Gas phase adsorption of ammonia using nano TiO2-activated carbon composites – Effect of TiO2 loading and composite characterization

Abstract

TiO2-AC composites with different TiO2 loadings were synthesized by sol-gel method and evaluated for adsorption of gaseous ammonia using a continuous flow packed-bed column. The titanium phase in the TiO2-AC composites was identified as anatase using X-ray diffraction (XRD). The equilibrium adsorption capacity of AC at room temperature (22°C) increased from 2.48 to 3.22, 5.48, 7.07, and 7.73mg NH3 g−1 by 10, 20, 30, and 40% TiO2 loadings, respectively. This enhanced capacity originated from the addition of Lewis acid sites (TiO2 nano-particles) to the porous structure of AC. Using transmission electron microscopy (TEM), the size of TiO2 nano-particles were determined as 2–10nm. Scanning electron microscopy (SEM) showed significant accumulation of TiO2 on the external surface of AC at loadings higher than 30%. Surface characterization and room temperature adsorption capacities singled out the optimum TiO2 loading as 30%. The ammonia adsorption capacity of TiO2 nano-particles in TiO2-AC (30%) composite was higher than that of commercial TiO2 nano-particles (40nm), due to the smaller size of TiO2 nano-particles deposited on AC. The addition of TiO2 to AC changed the multilayer adsorption of ammonia to a monolayer adsorption.
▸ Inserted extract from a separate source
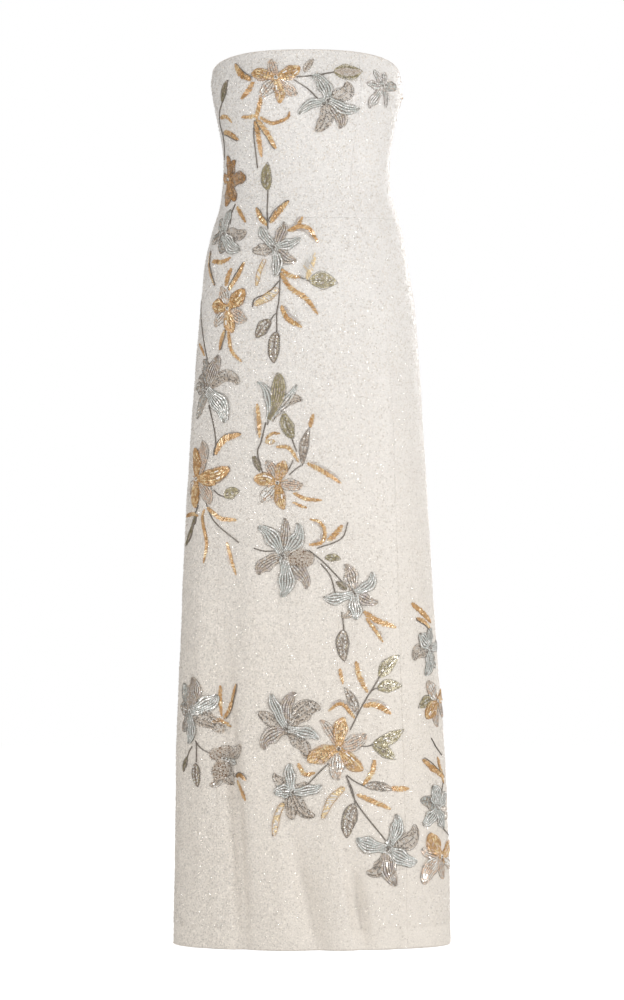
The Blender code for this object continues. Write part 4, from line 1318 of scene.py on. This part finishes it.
def ground_sequins(panel, part, materials):
    low = WAIST_SEAM if part == "bodice" else HEM + EDGE_MARGIN
    high = NECK_FRONT - EDGE_MARGIN if part == "bodice" else WAIST_SEAM
    pitch = BACK_PITCH if "back" in panel.name else GROUND_PITCH
    count = int((high - low) * WIDEST_PANEL / pitch**2)
    z = rng.uniform(low, high, count)
    left, right = panel_border(*panel.left, 1, z), panel_border(*panel.right, -1, z)
    width = arc_length(left, right, section_at(z))
    share = left + (right - left) * rng.uniform(0.0, 1.0, count)
    keep = rng.uniform(0, WIDEST_PANEL, count) < width
    keep &= z < neckline(share) - EDGE_MARGIN
    keep &= (z > HEM + HEM_DEPTH) | (rng.uniform(0, 1, count) < HEM_BAND_SHARE)
    keep &= ~((np.abs(np.abs(share) - 1.0) < ZIP_MARGIN) & (z > ZIP_MARGIN_LOW))
    share, z = share[keep], z[keep]
    count = len(z)
    work = BeadWork(f"sequins_{part}_{panel.name}")
    places = np.stack([arc_along(share, z), z], axis=1)
    side = panel.name.split("_")[-1]
    # painted light by side: the sequin tones' shares differ between the shaded left and the lit right
    slots = choose(GROUND_TONES, count, GROUND_MIX_WITH_PAINTED_LIGHT[side])
    mirrors = slots == BEAD_SLOT["mirror"]
    size = rng.uniform(*SEQUIN_SIZES, count) * np.where(mirrors, MIRROR_SIZE, 1.0)
    turn = rng.uniform(0, 2 * math.pi, count)
    tip = rng.normal(0, GROUND_TILT[side], count)
    sizes = (size, size * DISC_OVAL, np.where(mirrors, MIRROR_RISE, SEQUIN_RISE))
    work.add("sequin", slots, places, turn, sizes, SEQUIN_LIFT, tip)
    return work.make(materials)


def edge_beads(materials):
    """One row of small beads along the top edge and one along the hem."""
    work = BeadWork("edge_beads")
    share = np.linspace(-0.985, 0.985, 1500)
    for z, size in ((neckline(share) - 0.9, 1.7), (np.full(share.shape, HEM + 1.2), 1.5)):
        path = np.stack([arc_along(share, z), z], axis=1)
        places, turn, _ = walk(path, size * EDGE_BEAD_SPREAD)
        slots = choose(EDGE_BEAD_TONES, len(places), EDGE_BEAD_MIX)
        work.add("round", slots, places, turn, (size, size, EDGE_BEAD_HEIGHT), EDGE_BEAD_LIFT)
    return work.make(materials)


# ---------------------------------------------------------------- zip

TAPE_LOW, TAPE_WIDTH, TAPE_SPLIT = -345.0, 24.0, 0.4
TAPE_OUTER, TAPE_INNER = 2.2, 3.0  # how far inside the dress's outer face the tape's two faces are
TAPE_ROWS, TAPE_COLUMNS, TAPE_RIB = 90, 6, 0.08
TOOTH_PITCH, TOOTH_LENGTH, TOOTH_WIDTH, TOOTH_THICK, TOOTH_STEP = 1.5, 4.4, 1.0, 0.9, 0.5


def zip_tape():
    """The two woven halves of the tape, which meet behind the centre back seam."""
    high = NECK_BACK - NOTCH_DEPTH - GAP
    z = np.linspace(TAPE_LOW, high, TAPE_ROWS)[:, None]
    ribs = TAPE_RIB * np.cos(np.arange(TAPE_COLUMNS) * math.pi)[None, :]
    points, faces = [], []
    for side in (-1, 1):
        across = side * np.linspace(TAPE_SPLIT / 2, TAPE_WIDTH / 2, TAPE_COLUMNS)[None, :]
        share = beside(1.0, z + 0 * across, across)
        number = len(points) * share.size + np.arange(share.size).reshape(share.shape)
        points += [cloth(share, z, TAPE_OUTER + 0 * ribs), cloth(share, z, TAPE_INNER + ribs)]
        blocks = shell_faces(number, share.size)
        faces += [block if side > 0 else block[:, ::-1] for block in blocks]
    points = np.concatenate([block.reshape(-1, 3) for block in points])
    made = mesh_object("zip_woven_tape", points, faces, [tape_material()])
    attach(made, BODY)
    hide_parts("zip_tape")
    return made


def zip_coil(materials):
    """The coil's teeth on the inner face of the tape, from one half and the other by turns."""
    z = np.arange(TAPE_LOW + 6.0, NECK_BACK - NOTCH_DEPTH - GAP - 1.0, TOOTH_PITCH)
    half = np.interp(z, LADDER_Z, HALF_ROUND)
    aside = np.where(np.arange(len(z)) % 2, TOOTH_STEP, -TOOTH_STEP)
    places = np.stack([half + aside, z], axis=1)
    work = BeadWork("zip_coil")
    lift = -(TAPE_INNER + TOOTH_THICK)
    work.add("tube", "ivory", places, 0.0, (TOOTH_LENGTH, TOOTH_WIDTH, TOOTH_THICK), lift)
    return work.make(materials)


def zip_parts():
    metal = metal_material()
    for name in ("zip_slider", "zip_pull"):
        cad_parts[name].data.materials.clear()
        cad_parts[name].data.materials.append(metal)


# ---------------------------------------------------------------- stage, light and camera

FLOOR_HALF_M, FLOOR_BELOW_HEM_M = 7.0, 0.10
FLOOR_GLOW = 0.55  # only as the camera sees it, so that the paper shows as white
WORLD_COLOUR, WORLD_STRENGTH = (1.0, 0.985, 0.96, 1), 0.54

# Places, aims and sizes in metres, power in watts
Lamp = namedtuple("Lamp", "name place aim size power colour")
LAMPS = [
    Lamp("front", (2.3, -5.3, 0.7), (0, 0, -0.65), 2.2, 48.5, (1.0, 0.995, 0.985)),
    Lamp("sparkle", (1.2, -5.2, 1.6), (0, 0, -0.6), 0.4, 34, (1.0, 0.99, 0.98)),
    Lamp("side", (4.2, -2.4, -0.5), (0, 0, -0.7), 1.2, 62.5, (1.0, 0.995, 0.99)),
    Lamp("left", (-4.4, -2.3, -1.2), (0, 0, -1.0), 2.0, 51, (1.0, 0.985, 0.96)),
    Lamp("low", (-2.2, -2.2, -1.12), (-0.15, -0.1, -1.15), 0.42, 10.0, (1.0, 0.985, 0.97)),
    Lamp("back", (2.4, 4.4, 0.8), (0, 0, -0.6), 2.0, 84, (1.0, 1.0, 1.0)),
]


def paper_floor():
    mesh = bpy.data.meshes.new("floor")
    half, z = FLOOR_HALF_M, HEM * MM - FLOOR_BELOW_HEM_M
    corners = [(-half, -half, z), (half, -half, z), (half, half, z), (-half, half, z)]
    mesh.from_pydata(corners, [], [(0, 1, 2, 3)])
    paper, tree, shader = shader_material("floor_paper")
    seen = add_node(tree, "LightPath").outputs["Is Camera Ray"]
    glow = add_node(tree, "Math", {0: seen, 1: FLOOR_GLOW}, operation="MULTIPLY").outputs["Value"]
    set_inputs(tree, shader, {"Base Color": grey(0.85), "Roughness": 0.9})
    set_inputs(tree, shader, {"Emission Color": grey(1.0), "Emission Strength": glow})
    mesh.materials.append(paper)
    floor = in_scene(bpy.data.objects.new("floor", mesh))


def stage_and_light():
    scene = bpy.context.scene
    scene.view_settings.view_transform = "Standard"
    paper_floor()

    world = bpy.data.worlds.new("studio")
    scene.world = world
    world.use_nodes = True
    tree = world.node_tree
    tree.nodes.clear()
    seen = add_node(tree, "LightPath").outputs["Is Camera Ray"]
    lighting = add_node(tree, "Background", {"Color": WORLD_COLOUR, "Strength": WORLD_STRENGTH}).outputs[0]
    shown = add_node(tree, "Background", {"Color": grey(1.0), "Strength": 1.0}).outputs[0]
    chosen = add_node(tree, "MixShader", {"Fac": seen, 1: lighting, 2: shown}).outputs[0]
    add_node(tree, "OutputWorld", {0: chosen})

    for lamp in LAMPS:
        data = bpy.data.lights.new(lamp.name, "AREA")
        data.size = lamp.size
        data.energy = lamp.power
        data.color = lamp.colour
        made = in_scene(bpy.data.objects.new(lamp.name, data))
        made.location = lamp.place
        direction = Vector([a - b for a, b in zip(lamp.aim, lamp.place)])
        made.rotation_euler = direction.to_track_quat("-Z", "Y").to_euler()


def camera():
    data = bpy.data.cameras.new("camera")
    data.sensor_fit = "AUTO"
    data.sensor_width = SENSOR_M * 1000
    data.lens = SENSOR_M * 1000 * CAMERA_AWAY / (SEEN_SCALE * PICTURE_HEIGHT)
    data.clip_end = FARTHEST_SEEN_M
    made = in_scene(bpy.data.objects.new("camera", data))
    made.location = (CAMERA_X * MM, -CAMERA_AWAY * MM, CAMERA_Z * MM)
    made.rotation_euler = (math.pi / 2, 0, 0)
    bpy.context.scene.camera = made


def main():
    camera()
    stage_and_light()
    beads = bead_materials()
    on_panels = [ground_material(), backing_material()]
    for part in ("bodice", "skirt"):
        for panel in PANELS:
            shell, cut = panel_shell(panel, part, on_panels)
            sequins = ground_sequins(panel, part, beads)
    edge_beads(beads)
    beadwork(beads)
    tape = zip_tape()
    zip_coil(beads)
    zip_parts()


main()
The TiO2-AC composites had better performance when compared to the reported values for AC composites with oxide of other metals such as Fe, Co, Cr, Mo, and W. The Langmuir-Freundlich expression accurately described the TiO2-AC (30%) adsorption isotherms developed for ammonia concentrations in the range of 50–500ppmv and temperatures in the range of 22–280°C.